Written by: Center for Care Innovations

We had not intended to schedule our fall SNIN meeting on Election Day—it just happened. We were a bit chagrinned when we realized the timing, but this was not the first time the conference had coincided with a day when the future of American healthcare hung in the balance. In 2012, our very first SNIN meeting was held on the day the Supreme Court upheld key sections of the Affordable Care Act. It felt like an auspicious connection. The election last week, however, did not.

The Affordable Care Act has been hugely impactful on all of our work in healthcare. For the last five years, nearly every program CCI has run has been framed around meeting the challenges of implementing the ACA, or of the shifts in payment structures that have since followed. Millions of uninsured surged into the healthcare system, and we worked to help both payers and providers adapt to the changes this influx brought to the landscape. Part of that has meant focusing more deeply than ever on the needs of the most vulnerable patients. In this moment of uncertainty it is important for us to consider the possibility that much of our work could be impacted.

While it is unclear what will happen next, we know that repealing the ACA in its entirety would bring huge chunks of our health system to a screeching halt. Twenty-two million people could lose their coverage. So, many believe that the new administration would roll back only parts of the law, or would replace it with their own vision. As this op-ed in the New York Times pointed out, leaving just the politically popular parts of the ACA could create an even more untenable system.

Still some of the discussion is cautiously optimistic: with political deadlock in Washington finally broken, they say, the government can tweak or trim the parts of the ACA that haven’t worked as well as intended. We all know the ACA is an imperfect law, so perhaps this is a great opportunity. If cooler heads prevail, the net result may be a step forward for our health system.

Until we begin hearing actual proposals, all of this is mere speculation. And speculating in this time of uncertainty is important. But perhaps more important is beginning to make preparations for the different scenarios.

We have a responsibility to not do the easy thing and preserve our own margins at the cost of doing the best for the health of our patients. It may be tempting to abandon innovation, improvement, population health, patient engagement, human-centered design, value-based payments and all the other facets of transformation that we’ve all been taking up the last few years.

We can’t let that happen. We have to prevent a slide-back. More importantly, we have to soldier on with payment reform and a shift to data-driven population health management. Nothing would be worse than leaving these tasks half-done. Work will be harder. Days will be longer. But we can’t go back. The only way out is through.

This isn’t about politics. It’s about caring for our most vulnerable and needy patients. We all know that legal, financial and social stress can have major negative health effects. If we are serious about caring for our patients and reducing the costs of providing that care, we need to be their advocates and defenders outside the exam room.

How do we manage all this, when the work community health organizations were doing before this election was already such a struggle? Our SNIN meeting last week was organized around a theme of “recruitment, resilience and retention.” These are themes will be even more vital in the days ahead.

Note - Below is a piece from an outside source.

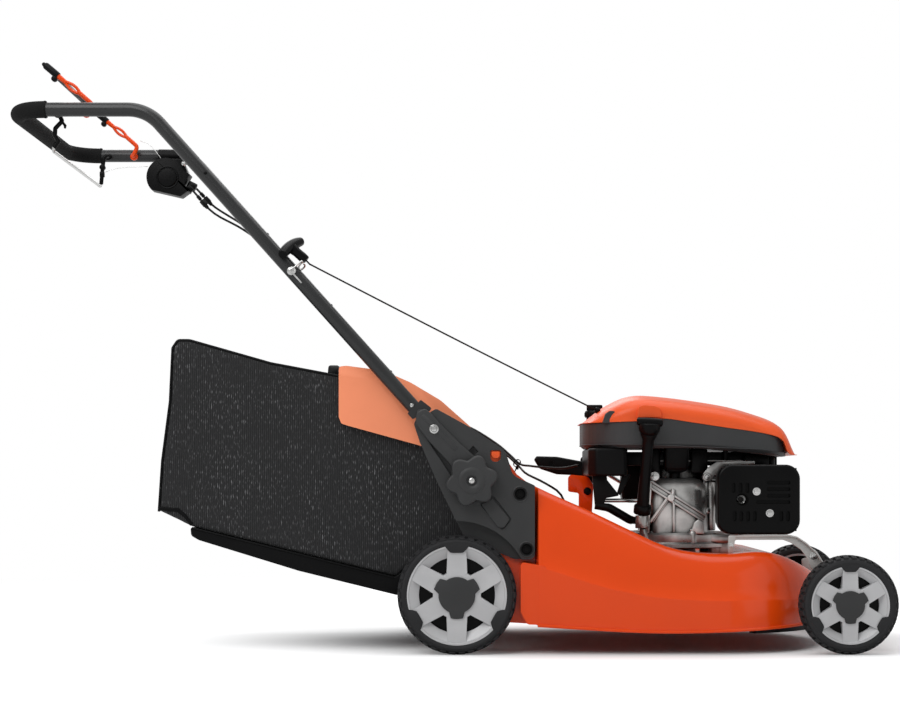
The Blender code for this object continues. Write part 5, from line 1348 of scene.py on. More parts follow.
def reshape(made, cells, move):
    """Cut a finished piece into a grid of cells, then move each of its points by a rule."""
    bm = bmesh.new()
    bm.from_mesh(made.data)
    for axis, size in enumerate(cells):
        if not size:
            continue
        places = [vert.co[axis] for vert in bm.verts]
        low, high = min(places), max(places)
        count = int((high - low) / size)
        normal = [0.0, 0.0, 0.0]
        normal[axis] = 1.0
        for k in range(1, count):
            spot = [0.0, 0.0, 0.0]
            spot[axis] = low + (high - low) * k / count
            bmesh.ops.bisect_plane(
                bm, geom=bm.verts[:] + bm.edges[:] + bm.faces[:], dist=0.00001, plane_co=spot, plane_no=normal
            )
    for vert in bm.verts:
        x, y, z = move(vert.co.x - REAR_AXLE_X, vert.co.y, vert.co.z)
        vert.co = Vector((x + REAR_AXLE_X, y, z))
    bm.to_mesh(made.data)
    bm.free()
    smoothed(made)


def cloth_map(made):
    """A UV map in metres that lies along each panel, whichever way the panel faces."""
    layer = made.data.uv_layers.new(name="cloth")
    for face in made.data.polygons:
        normal = face.normal
        for corner in face.loop_indices:
            spot = made.data.vertices[made.data.loops[corner].vertex_index].co
            if abs(normal.y) > 0.5:
                layer.data[corner].uv = (spot.x, spot.z)
            elif abs(normal.z) > abs(normal.x):
                layer.data[corner].uv = (spot.x, spot.y)
            else:
                layer.data[corner].uv = (spot.y, spot.z)


def outline_height(x, line):
    """The height of an outline at a place along it, for lines that run either way."""
    spots = sorted(line)
    return between(spots, max(min(x, spots[-1][0]), spots[0][0]))


class MOWER_OT_bag(bpy.types.Operator):
    """Build the grass bag: mesh cloth with bound seams, its base tray, mouth frame and grip"""

    bl_idname = "mower.bag"
    bl_label = "Grass bag"

    def execute(self, context):
        """The cloth first, then what is sewn or clipped to it."""
        self.cloth(context.scene.mower_sizes.bag_sag)
        self.bindings()
        self.tray()
        self.frame_and_grip()
        return {"FINISHED"}

    def cloth(self, sag):
        """A shell of cloth, open at the mouth, that sinks between its edges and ripples a little."""
        bm = plate(BAG_TOP + BAG_REAR + BAG_BOTTOM, -BAG_HALF + 0.0008, BAG_HALF - 0.0008, 0.0085, 3)
        mouth = [face for face in bm.faces if face.normal.x > 0.98 and face.calc_center_median().x > MOUTH_X - 0.001]
        bmesh.ops.delete(bm, geom=mouth, context="FACES")
        made = keep("bag_cloth", bm, "bag_cloth", "bag", "bag")
        rear = BAG_REAR[-1][0]

        def move(x, y, z):
            top = outline_height(x, BAG_TOP)
            low = outline_height(x, BAG_BOTTOM)
            along = min(max((x - rear) / (MOUTH_X - rear), 0.0), 1.0)
            up = min(max((z - low) / max(top - low, 0.01), 0.0), 1.0)
            across = min(abs(y) / BAG_HALF, 1.0)
            belly = sin(pi * along) ** 0.7 * sin(pi * up) ** 0.7
            ripple = ripples.noise(Vector((x * 9.0, y * 3.0, z * 3.5))) * 0.0035
            ripple += ripples.noise(Vector((x * 26.0, y * 8.0, z * 7.0))) * 0.0012
            if across > 0.97:
                y -= copysign(max(belly * sag + ripple * belly, 0.0), y)
            hollow = 1 - across ** 4
            if up > 0.97 and x < 0.0:
                z -= hollow * (sag * 1.3 + ripple) * sin(pi * min(max((x + 0.52) / 0.52, 0), 1)) ** 0.5
            if x < -0.5 and 0.03 < up < 0.97:
                x += hollow * (sag + ripple)
            return x, y, z

        reshape(made, (0.011, 0.013, 0.011), move)
        cloth_map(made)
        wall = made.modifiers.new("cloth_thickness", "SOLIDIFY")
        wall.thickness = 0.0018
        wall.offset = -1.0
        wall.use_even_offset = False

    def bindings(self):
        """Bound seams along the edges of both side panels, and the hem at the low rear edge."""
        route = BAG_TOP[1:] + BAG_REAR
        for side, hand in SIDES:
            y = side * (BAG_HALF - 0.0035)
            radii = [0, 0.02, 0.03, 0.03, 0.03, 0.03, 0.03, 0.008, 0.006, 0.02, 0.03, 0]
            path = fillet([(x, y, z - 0.0015) for x, z in route], radii, 4, closed=False)
            keep("bag_seam_" + hand, pipe(path, 0.0024, 10), "black_plastic", "bag", slot="fabric")
        hem = [(-0.538, 0.26), (-0.5383, 0.2527), (-0.5028, 0.2496), (-0.4904, 0.2388), (-0.4796, 0.2233),
               (-0.475, 0.229), (-0.488, 0.2455), (-0.501, 0.257)]
        keep(
            "bag_hem", plate(rounded(hem, 0.0025, 3), -BAG_HALF, BAG_HALF, 0.001, 2), "black_plastic", "bag",
            slot="fabric",
        )

    def tray(self):
        """The smooth black tray under the bag, with a raised rim."""
        outline = [
            (-0.4805, 0.2235), (-0.112, 0.1336), (-0.06, 0.1721), (-0.052, 0.166), (-0.104, 0.099), (-0.286, 0.144),
            (-0.465, 0.199), (-0.479, 0.207),
        ]
        shape = rounded(outline, [0.004, 0.0, 0.002, 0.004, 0.012, 0.02, 0.01, 0.008], 4)
        keep(
            "bag_tray", plate(shape, -BAG_HALF + 0.001, BAG_HALF - 0.001, 0.003, 3), "black_plastic", "bag",
            "bag_base",
        )
        for side, hand in SIDES:
            y = side * (BAG_HALF - 0.0012)
            rim = [(-0.477, y, 0.221), (-0.36, y, 0.1922), (-0.115, y, 0.1322)]
            keep("bag_tray_rim_" + hand, pipe(rim, 0.0022, 10), "black_plastic", "bag")

    def frame_and_grip(self):
        """The mouth's frame and the carrying grip."""
        outer = rounded(rectangle(-0.204, 0.204, 0.17, 0.36), 0.012, 5)
        ring = keep(
            "bag_mouth_frame", plate(outer, MOUTH_X + 0.0003, 0.0425, 0.0015, 2, axis="X"), "black_plastic", "bag",
            "bag_frame",
        )
        inner = rounded(rectangle(-0.188, 0.188, 0.184, 0.344), 0.01, 5)
        carve(ring, plate(inner, 0.02, 0.06, axis="X"))
        outer = rounded(rectangle(-0.0665, 0.0665, 0.4985, 0.5232), [0.004, 0.004, 0.018, 0.018], 8)
        grip = keep(
            "bag_grip", plate(outer, -0.246, -0.2262, 0.005, 4, axis="X"), "black_plastic", "bag", "bag_handle",
        )
        inner = rounded(rectangle(-0.0545, 0.0545, 0.49, 0.512), [0.0, 0.0, 0.009, 0.009], 6)
        carve(grip, plate(inner, -0.26, -0.21, axis="X"))
        soften(grip, 0.0012, 2, 50)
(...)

At SNIN we looked at a number of methods for approaching recruitment, resilience and retention. Our keynote speaker from Delivering Happiness explained how Zappos found the key to customer satisfaction through focusing on employee happiness first. Given this clear ROI on happiness isn’t going away in the coming landscape, we want to continue that conversation.

Delivering Happiness also led a workshop on finding and centering one’s values. This begins by looking at how good times are powered by values working as intended, while unhappy times are accompanied by a failure of our values. Finding one’s values through this method feels more authentic than simply sitting down and deciding how one’s organization would like to present itself. And authentic values inspire commitment and action. In the wake of Tuesday’s news, this values exercise felt unexpectedly cathartic.

Futures Without Violence also had a timely presentation in our Gallery of Innovation, sharing evidence-based strategies for dealing with trauma and stress. These can be as simple as pausing to take ten slow breaths, which helps flush cortisol for hours to come. These can be the building blocks of creating a trauma-informed workforce that can better address the pain and violence in their own lives and the lives of their patients. Many safety net patients are indeed feeling scared, vulnerable or traumatized these days, and it’s critical that clinic staff and providers are able to take that into account in their work.

Teach for America shared their success getting young people to sign up for some of the hardest teaching positions in the country. Their secret is starting recruitment early, with a presence on campuses that gets students interested in the program before they even know for sure that teaching is what they want to do. It’s not that hard to imagine health centers doing the same thing, reaching out on college campuses and building a career on-ramp that helps many more people see themselves working in the safety net.

These and other organizations, from Outward Bound to La Maestra Family Clinic, shared lessons and perspectives on these challenges that all community health centers struggle with. And what is so encouraging is that the lessons of SNIN also feel like the lessons for continuing the vital work we do after the shake-up of this election.

Invest in your people, because the work you are asking them to do will be harder. Carve out time for learning and play, because those will invigorate you for the tougher fights. Articulate and live your personal and organizational values, because it’s the mission that makes this work worth doing.